> **Requirement**:
In the listing below, find the line holding "the hole for the tube" and the line holding "obj.matrix_world = world". Write out those two lines and all lines between, exactly, and nothing more.

> **Given entries**:

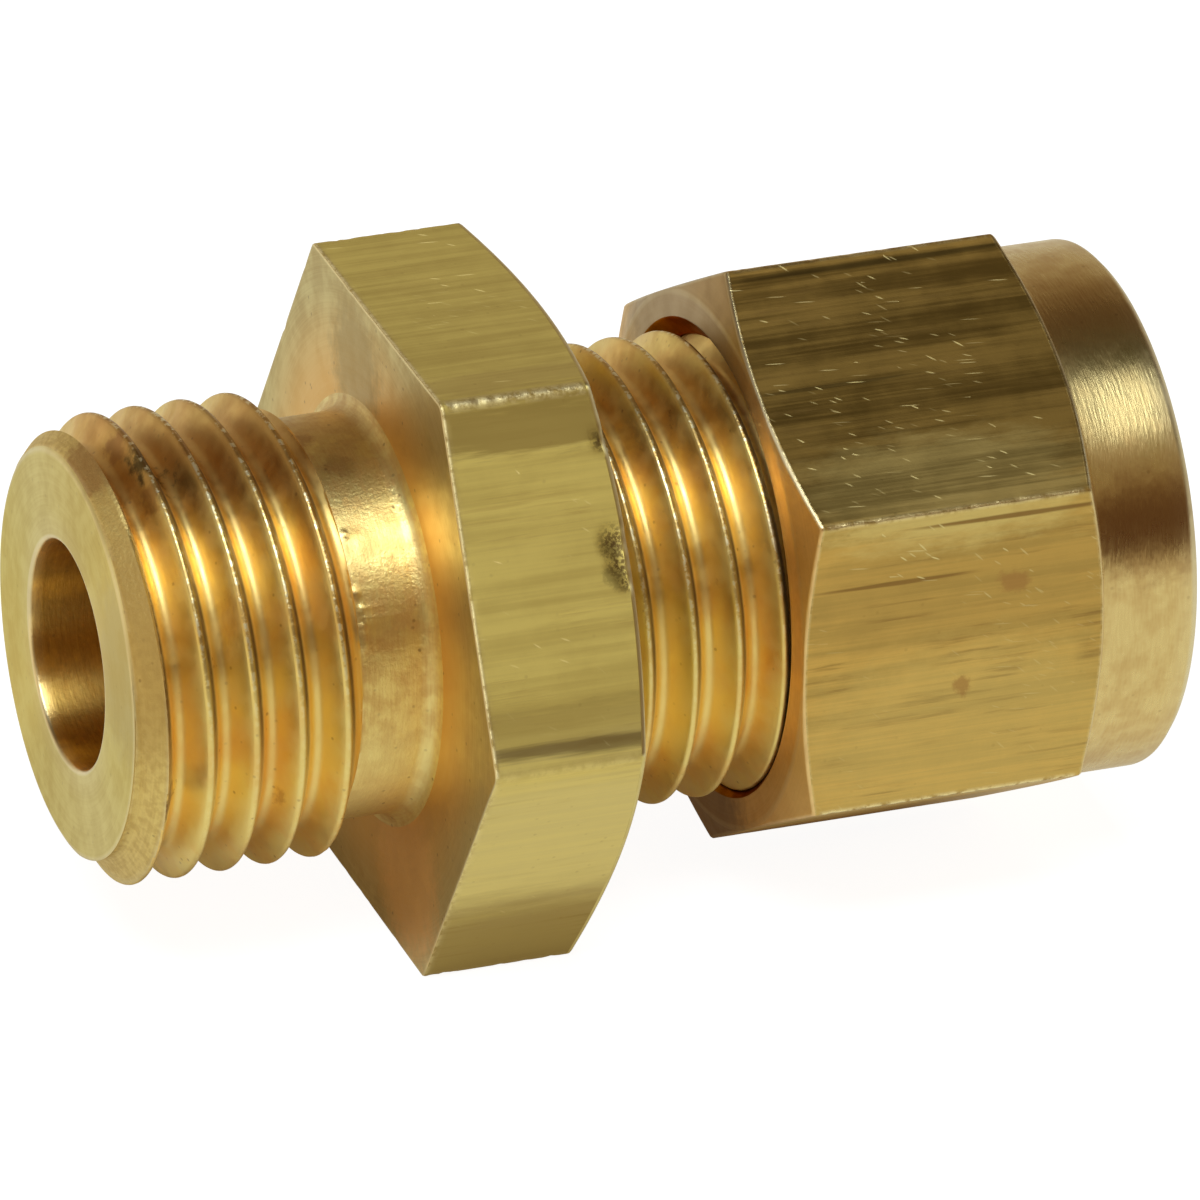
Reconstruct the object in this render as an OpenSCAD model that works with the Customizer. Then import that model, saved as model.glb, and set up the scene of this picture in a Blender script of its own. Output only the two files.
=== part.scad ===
// Male stud compression coupling in brass. A hexagon body carries a pipe-thread stud on one side
// and, on the other, a socket for plain tube that a nut closes over an olive.
//
// X runs along the tube, from the stud towards the nut. The origin is on that axis, in the face of
// the flange that seats against the port, and Z points up, square to a flat of the flange. The
// threads are drawn as plain cylinders at their major diameter.

/* [Thread] */
// Major diameter of the pipe thread, on the stud and under the nut
thread_d = 13.157; // [13:0.001:13.4]
// Pitch of the pipe thread
thread_pitch = 1.337; // [1.2:0.001:1.45]

/* [Stud] */
// Length of the stud, from the seating face to its tip
stud_l = 8.9; // [7:0.1:14]
// Diameter of the flat face at the tip of the stud
stud_tip_d = 11.6; // [10:0.1:12.5]
// Length of the plain neck between the thread's last flank and the flange
neck_l = 2.2; // [1.6:0.1:3.5]
// How far the neck is turned below the root of the thread, on its radius
neck_undercut = 0.05; // [0.02:0.01:0.2]
// Radius of the fillet between the neck and the flange
neck_fillet = 0.45; // [0.2:0.05:0.6]
// Diameter of the waterway
waterway_d = 6.5; // [5:0.1:7]
// Width of the broken edge where the waterway leaves the stud
waterway_edge = 0.1; // [0.05:0.05:0.4]

/* [Flange] */
// Width of the flange across its flats
flange_af = 18; // [17:0.5:22]
// Thickness of the flange
flange_w = 4.8; // [3.5:0.05:7]
// Diameter at which the turned chamfer of the flange starts
flange_crown_d = 17.8; // [17:0.1:18.8]
// Slope of the flange's turned chamfer, measured from its face
flange_crown_angle = 16; // [12:1:30]

/* [Tube] */
// Outside diameter of the tube that the coupling takes
tube_d = 8; // [7.5:0.1:8.2]
// Clearance round the tube in the socket and the olive, on the radius
tube_fit = 0.05; // [0.02:0.01:0.1]
// Clearance round the tube in the nut, on the radius
nut_hole_fit = 0.1; // [0.06:0.01:0.2]

/* [Spigot] */
// Length of the threaded spigot that the nut screws on to
spigot_l = 9.55; // [9:0.05:13]
// Width of the chamfer at the spigot's end
spigot_chamfer = 0.5; // [0.2:0.05:0.7]
// Depth of the tube socket, from the spigot's end to the shoulder that stops the tube
socket_l = 9.4; // [7:0.1:11]

/* [Nut] */
// How much narrower the nut is than the flange, across the flats
nut_step = 2.6; // [1:0.1:2.8]
// Whole length of the nut
nut_l = 12; // [11.5:0.1:14]
// Length of the nut's hexagon
nut_hex_l = 9.05; // [8:0.05:9.5]
// How much smaller the plain collar behind the hexagon is than the nut across its flats
nut_collar_step = 0.3; // [0:0.1:1.5]
// Width of the chamfer round the end of the collar
nut_collar_chamfer = 0.25; // [0.1:0.05:0.5]
// How much smaller the flat face at the nut's open end is than the nut across its flats
nut_face_step = 0.1; // [0:0.05:0.8]
// Slope of the chamfer at the nut's open end, measured from its face
nut_face_angle = 19.5; // [15:0.5:30]
// Slope of the chamfer that runs down to the collar, measured from the nut's face
nut_back_angle = 24; // [15:1:30]
// Diameter of the countersink that leads the thread into the nut
nut_mouth_d = 13.8; // [13.5:0.1:14.2]
// Depth of the nut's thread
nut_thread_l = 6.5; // [6.2:0.1:7]
// Length of the plain hole for the tube in the end of the nut
nut_hole_l = 2.45; // [2:0.05:2.8]
// Width of the broken edge where the tube enters the nut
nut_hole_edge = 0.25; // [0.1:0.05:0.5]
// Clearance between the nut and the spigot, on the radius
nut_fit = 0.05; // [0.02:0.01:0.1]
// Length of the spigot that is inside the nut, with the nut screwed on by hand
nut_engagement = 4.3; // [3.5:0.1:5]
// How far the nut stands turned from having a corner straight up, in degrees
nut_turn = -2; // [-30:1:30]

/* [Olive] */
// Thickness of the olive at its middle band
olive_wall = 1.1; // [0.8:0.05:1.35]
// Length of the olive's middle band
olive_band_l = 1.3; // [0.8:0.1:1.8]
// Thickness of the olive at its two tapered ends
olive_lip = 0.35; // [0.2:0.05:0.45]
// Slope of the olive's tapers and of the seats that they meet, measured from the axis
seat_angle = 20; // [17:1:24]
// Clearance between the olive and its seat in the nut, square to the taper
olive_nut_fit = 0.06; // [0.02:0.01:0.15]
// How far the olive can still move before it meets its seat in the body
olive_slack = 0.45; // [0.3:0.05:0.8]

/* [Hidden] */
$fn = 96;

// A rounded 55 degree thread: its depth as a share of its pitch, and the lean of its flanks
WHITWORTH_DEPTH = 0.640327;
FLANK_ANGLE = 27.5;
// Extra length that a cutting or bounding shape has past the surface it crosses
PAST = 1;

thread_r = thread_d / 2;
thread_root_r = thread_r - WHITWORTH_DEPTH * thread_pitch;
neck_r = thread_root_r - neck_undercut;
stud_chamfer = thread_r - stud_tip_d / 2;
last_flank_l = (thread_r - neck_r) * tan(FLANK_ANGLE);
waterway_r = waterway_d / 2;
socket_r = tube_d / 2 + tube_fit;
nut_hole_r = tube_d / 2 + nut_hole_fit;
nut_thread_r = thread_r + nut_fit;

flange_corner_r = flange_af / 2 / cos(30);
nut_af = flange_af - nut_step;
nut_corner_r = nut_af / 2 / cos(30);
nut_collar_d = nut_af - nut_collar_step;
nut_face_d = nut_af - nut_face_step;

// Stations along X
spigot_x = flange_w + spigot_l;
tube_stop_x = spigot_x - socket_l;
nut_x = spigot_x - nut_engagement;
nut_end_x = nut_x + nut_l;
nut_hex_end_x = nut_x + nut_hex_l;
nut_thread_end_x = nut_x + nut_thread_l;
nut_seat_x = nut_end_x - nut_hole_l;

// The olive stands against the nut's seat, and the body's seat is cut to meet its other end
olive_r = socket_r + olive_wall;
olive_tip_r = socket_r + olive_lip;
olive_taper_l = (olive_r - olive_tip_r) / tan(seat_angle);
olive_end_x = nut_seat_x - (olive_tip_r + olive_nut_fit / cos(seat_angle) - nut_hole_r) / tan(seat_angle);
olive_x = olive_end_x - 2 * olive_taper_l - olive_band_l;
nut_seat_mouth_r = nut_hole_r + (nut_seat_x - nut_thread_end_x) * tan(seat_angle);
spigot_seat_mouth_r = olive_tip_r + (spigot_x - olive_x + olive_slack) * tan(seat_angle);
spigot_seat_x = spigot_x - (spigot_seat_mouth_r - socket_r) / tan(seat_angle);

// A turned shape, from an outline of [radius, place along X]
module turned(outline) {
    rotate([0, 90, 0])
        rotate_extrude()
            polygon(outline);
}

// A length of hexagon bar along X, turned from having a corner straight up
module hex_bar(af, from_x, to_x, turn) {
    translate([from_x, 0, 0])
        rotate([0, 90, 0])
            rotate([0, 0, turn])
                cylinder(r = af / 2 / cos(30), h = to_x - from_x, $fn = 6);
}

// The threaded stud, with its chamfered tip and its plain neck
module stud() {
    turned([
        [0, -stud_l],
        [stud_tip_d / 2, -stud_l],
        [thread_r, stud_chamfer - stud_l],
        [thread_r, -neck_l - last_flank_l],
        [neck_r, -neck_l],
        [neck_r, PAST],
        [0, PAST]
    ]);
}

// A fillet between the neck and the face of the flange
module neck_fillet_ring() {
    rotate([0, 90, 0])
        rotate_extrude()
            translate([neck_r, -neck_fillet])
                difference() {
                    translate([-PAST, 0])
                        square([neck_fillet + PAST, neck_fillet + PAST / 2]);
                    translate([neck_fillet, 0])
                        circle(r = neck_fillet);
                }
}

// The hexagon flange, flat on the face that seats and turned to a chamfer on the other
module flange() {
    crown_drop = (flange_corner_r + PAST - flange_crown_d / 2) * tan(flange_crown_angle);
    intersection() {
        hex_bar(flange_af, 0, flange_w, 30);
        turned([
            [0, -PAST],
            [flange_corner_r + PAST, -PAST],
            [flange_corner_r + PAST, flange_w - crown_drop],
            [flange_crown_d / 2, flange_w],
            [0, flange_w]
        ]);
    }
}

// The spigot that the nut screws on to
module spigot() {
    turned([
        [0, flange_w - PAST],
        [thread_r, flange_w - PAST],
        [thread_r, spigot_x - spigot_chamfer],
        [thread_r - spigot_chamfer, spigot_x],
        [0, spigot_x]
    ]);
}

// The hole right through the body: waterway, tube socket and the olive's seat
module body_bore() {
    turned([
        [0, -stud_l - PAST],
        [waterway_r + waterway_edge + PAST, -stud_l - PAST],
        [waterway_r, waterway_edge - stud_l],
        [waterway_r, tube_stop_x],
        [socket_r, tube_stop_x],
        [socket_r, spigot_seat_x],
        [spigot_seat_mouth_r, spigot_x],
        [spigot_seat_mouth_r, spigot_x + PAST],
        [0, spigot_x + PAST]
    ]);
}

module coupling_body() {
    color([0.74, 0.60, 0.30])
        difference() {
            union() {
                stud();
                neck_fillet_ring();
                flange();
                spigot();
            }
            body_bore();
        }
}

// The olive, a barrel-shaped ring that the nut squeezes on to the tube
module olive() {
    color([0.78, 0.62, 0.30])
        turned([
            [socket_r, olive_x],
            [olive_tip_r, olive_x],
            [olive_r, olive_x + olive_taper_l],
            [olive_r, olive_end_x - olive_taper_l],
            [olive_tip_r, olive_end_x],
            [socket_r, olive_end_x]
        ]);
}

// The nut's hexagon with both its turned chamfers
module nut_hexagon() {
    reach_r = nut_corner_r + PAST;
    face_drop = (reach_r - nut_face_d / 2) * tan(nut_face_angle);
    back_drop = (reach_r - nut_collar_d / 2) * tan(nut_back_angle);
    intersection() {
        hex_bar(nut_af, nut_x, nut_hex_end_x, nut_turn);
        turned([
            [0, nut_x],
            [nut_face_d / 2, nut_x],
            [reach_r, nut_x + face_drop],
            [reach_r, nut_hex_end_x - back_drop],
            [nut_collar_d / 2, nut_hex_end_x],
            [0, nut_hex_end_x]
        ]);
    }
}

// The plain collar behind the hexagon
module nut_collar() {
    turned([
        [0, nut_hex_end_x - PAST],
        [nut_collar_d / 2, nut_hex_end_x - PAST],
        [nut_collar_d / 2, nut_end_x - nut_collar_chamfer],
        [nut_collar_d / 2 - nut_collar_chamfer, nut_end_x],
        [0, nut_end_x]
    ]);
}

// The inside of the nut: countersink, thread, the olive's seat and the hole for the tube
module nut_bore() {
    countersink_l = nut_mouth_d / 2 - nut_thread_r;
    turned([
        [0, nut_x - PAST],
        [nut_mouth_d / 2 + PAST, nut_x - PAST],
        [nut_thread_r, nut_x + countersink_l],
        [nut_thread_r, nut_thread_end_x],
        [nut_seat_mouth_r, nut_thread_end_x],
        [nut_hole_r, nut_seat_x],
        [nut_hole_r, nut_end_x - nut_hole_edge],
        [nut_hole_r + nut_hole_edge + PAST, nut_end_x + PAST],
        [0, nut_end_x + PAST]
    ]);
}

module compression_nut() {
    color([0.72, 0.58, 0.28])
        difference() {
            union() {
                nut_hexagon();
                nut_collar();
            }
            nut_bore();
        }
}

coupling_body();
olive();
compression_nut();
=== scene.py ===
"""A brass male stud coupling for 8 mm tube: the body, the olive inside it and the nut.

X runs along the tube, with the port face of the flange at the origin. Sizes are in millimetres up to
the point where a mesh is made, and angles round the axis are in degrees from straight up towards -Y.
"""

import math

import bpy
import numpy as np
from mathutils import Matrix, Vector


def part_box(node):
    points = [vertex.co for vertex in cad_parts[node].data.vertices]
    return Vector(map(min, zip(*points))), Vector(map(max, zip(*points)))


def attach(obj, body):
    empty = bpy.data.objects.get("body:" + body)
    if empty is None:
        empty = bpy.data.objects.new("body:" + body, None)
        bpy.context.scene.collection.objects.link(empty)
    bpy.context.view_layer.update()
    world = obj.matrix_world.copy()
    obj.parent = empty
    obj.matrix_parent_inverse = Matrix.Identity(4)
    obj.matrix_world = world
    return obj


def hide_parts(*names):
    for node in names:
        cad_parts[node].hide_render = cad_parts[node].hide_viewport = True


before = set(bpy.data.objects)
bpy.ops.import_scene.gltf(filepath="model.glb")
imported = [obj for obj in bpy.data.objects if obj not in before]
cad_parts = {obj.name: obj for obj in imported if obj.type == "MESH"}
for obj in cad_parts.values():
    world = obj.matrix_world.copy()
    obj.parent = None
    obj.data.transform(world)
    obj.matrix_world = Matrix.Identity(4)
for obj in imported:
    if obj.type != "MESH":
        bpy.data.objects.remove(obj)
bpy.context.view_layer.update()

MM = 0.001


# ---------------------------------------------------------------------------------------------------
# The body: one turning from drawn hexagon brass bar. The hexagon keeps the bar's own skin, both
# threads are cut with a die that leaves a bright crest, painted brightest over the top as a glint, and a
# plain neck runs between the stud's thread and the face that seats on the port.

def box_in_mm(node):
    """The lowest and highest corners of a CAD node, to a thousandth of a millimetre."""
    return [[round(c / MM, 3) for c in corner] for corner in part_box(node)]


body_low, body_high = box_in_mm("coupling_body")
STUD_L = -body_low[0]
STUD_TIP_R = 5.8
NECK_L = 2.2
NECK_R = 5.672
NECK_FILLET = 0.45
WATERWAY_R = 3.25
FLANGE_AF = 2 * body_high[2]
FLANGE_W = 4.8
FLANGE_CROWN_R = 8.9
FLANGE_CROWN_SLOPE = 16
BODY_CORNER = 0.28
SPIGOT_X = body_high[0]
SPIGOT_CHAMFER = 0.5
TUBE_R = 4.0
SOCKET_R = TUBE_R + 0.05
SOCKET_L = 9.4
TUBE_STOP_X = SPIGOT_X - SOCKET_L
SEAT_TAPER = math.tan(math.radians(20))
BODY_SEAT_R = 4.99
BODY_SEAT_X = SPIGOT_X - (BODY_SEAT_R - SOCKET_R) / SEAT_TAPER

THREAD_R = 6.5785
PITCH = 1.337
FLANK = math.radians(27.5)
CREST_ROUND = 0.13
ROOT_ROUND = 0.24
HALF_PITCH = PITCH / 2
CREST_REACH = CREST_ROUND * math.cos(FLANK)
ROOT_REACH = HALF_PITCH - ROOT_ROUND * math.cos(FLANK)
CREST_DROP = CREST_ROUND * (1 - math.sin(FLANK))
FLANK_DROP = (ROOT_REACH - CREST_REACH) / math.tan(FLANK)
ROOT_DROP = ROOT_ROUND * (1 - math.sin(FLANK))
THREAD_DEPTH = CREST_DROP + FLANK_DROP + ROOT_DROP
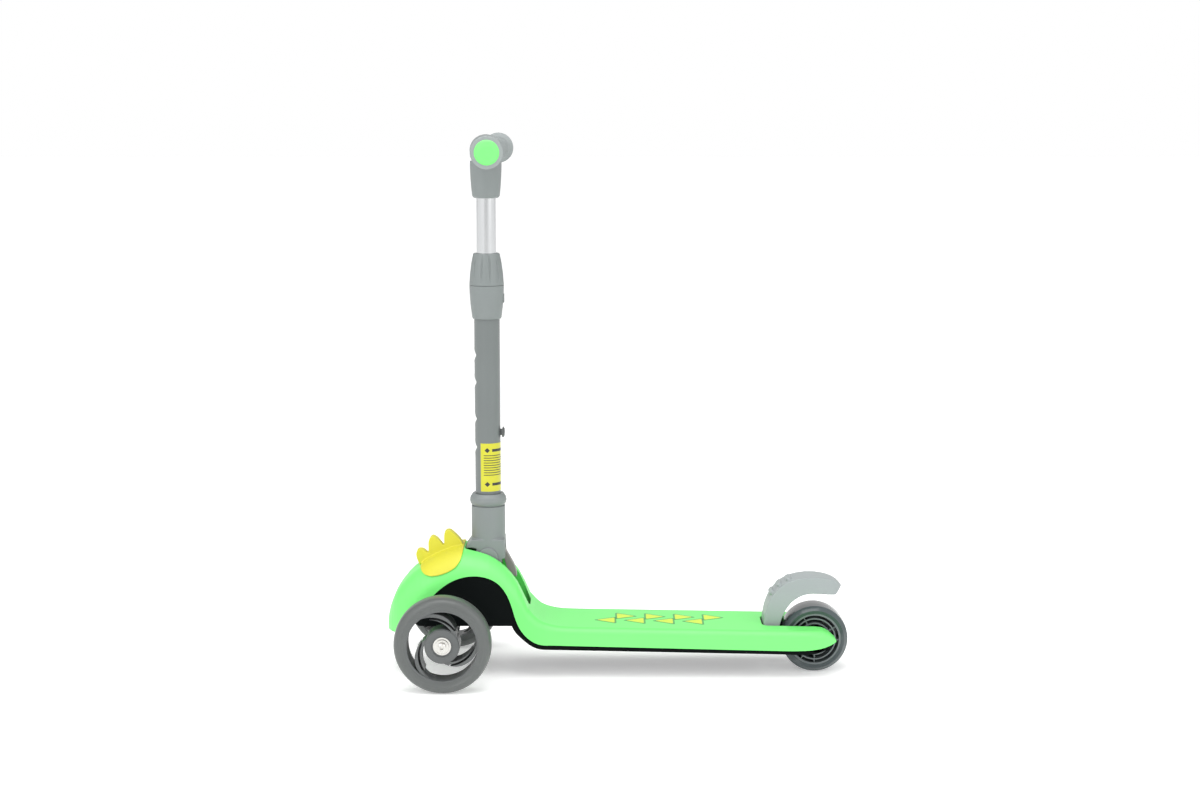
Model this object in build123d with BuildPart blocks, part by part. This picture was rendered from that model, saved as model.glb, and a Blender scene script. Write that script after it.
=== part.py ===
"""A child's folding three-wheeled scooter that steers by leaning.

Frame: +X is the way it rolls, +Y the rider's left, +Z up, in millimetres.
The origin is on the floor, under the middle of the whole scooter's box.
"""
from build123d import *
import math
import os

os.makedirs("parts", exist_ok=True)

# ---- driving sizes -------------------------------------------------------
SEAT = 0.05  # radial gap of a piece pressed or seated in its own body
RUN = 0.08  # radial gap of a shaft that turns in its bore
AIR = 0.5  # gap between moulded pieces that move past each other

FRONT_X = 215.0  # front axle
TRACK_HALF = 110.0  # middle of a front wheel from the centre plane
FRONT_R = 60.0
FRONT_W = 34.0
REAR_X = -249.0  # rear axle
REAR_R = 42.5
REAR_W = 44.0
AXLE_R = 4.0
BEARING_R = 11.0
BEARING_W = 7.0

DECK_HALF = 57.0  # half the footboard's width
TREAD_Z = 65.4  # height of the tread at its front end
TREAD_FRONT = 50.0
TREAD_REAR = -190.0
TREAD_DROP = 4.0  # the tread falls this much from its front end to its rear
SKIRT_Z = 43.6  # lower edge of the green shell at the front of the deck
NOSE_X = 291.25
TAIL_X = -273.0
RIDGE_Z = 162.0  # top of the hood
WALL = 3.0
SLOT_HALF = 25.5  # half the opening for the rear wheel
CHANNEL_HALF = 25.0  # half the channel that the column folds into

STEM_X = 164.0
PIVOT_Z = 146.5  # fold hinge
LOWER_R = 16.0
LOWER_TUBE_WALL = 1.6
LOWER_TOP = 488.0
UPPER_R = 12.25
UPPER_TUBE_WALL = 1.5
SOCKET_TOP = 212.0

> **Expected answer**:
// The inside of the nut: countersink, thread, the olive's seat and the hole for the tube
module nut_bore() {
    countersink_l = nut_mouth_d / 2 - nut_thread_r;
    turned([
        [0, nut_x - PAST],
        [nut_mouth_d / 2 + PAST, nut_x - PAST],
        [nut_thread_r, nut_x + countersink_l],
        [nut_thread_r, nut_thread_end_x],
        [nut_seat_mouth_r, nut_thread_end_x],
        [nut_hole_r, nut_seat_x],
        [nut_hole_r, nut_end_x - nut_hole_edge],
        [nut_hole_r + nut_hole_edge + PAST, nut_end_x + PAST],
        [0, nut_end_x + PAST]
    ]);
}

module compression_nut() {
    color([0.72, 0.58, 0.28])
        difference() {
            union() {
                nut_hexagon();
                nut_collar();
            }
            nut_bore();
        }
}

coupling_body();
olive();
compression_nut();
=== scene.py ===
"""A brass male stud coupling for 8 mm tube: the body, the olive inside it and the nut.

X runs along the tube, with the port face of the flange at the origin. Sizes are in millimetres up to
the point where a mesh is made, and angles round the axis are in degrees from straight up towards -Y.
"""

import math

import bpy
import numpy as np
from mathutils import Matrix, Vector


def part_box(node):
    points = [vertex.co for vertex in cad_parts[node].data.vertices]
    return Vector(map(min, zip(*points))), Vector(map(max, zip(*points)))


def attach(obj, body):
    empty = bpy.data.objects.get("body:" + body)
    if empty is None:
        empty = bpy.data.objects.new("body:" + body, None)
        bpy.context.scene.collection.objects.link(empty)
    bpy.context.view_layer.update()
    world = obj.matrix_world.copy()
    obj.parent = empty
    obj.matrix_parent_inverse = Matrix.Identity(4)
    obj.matrix_world = world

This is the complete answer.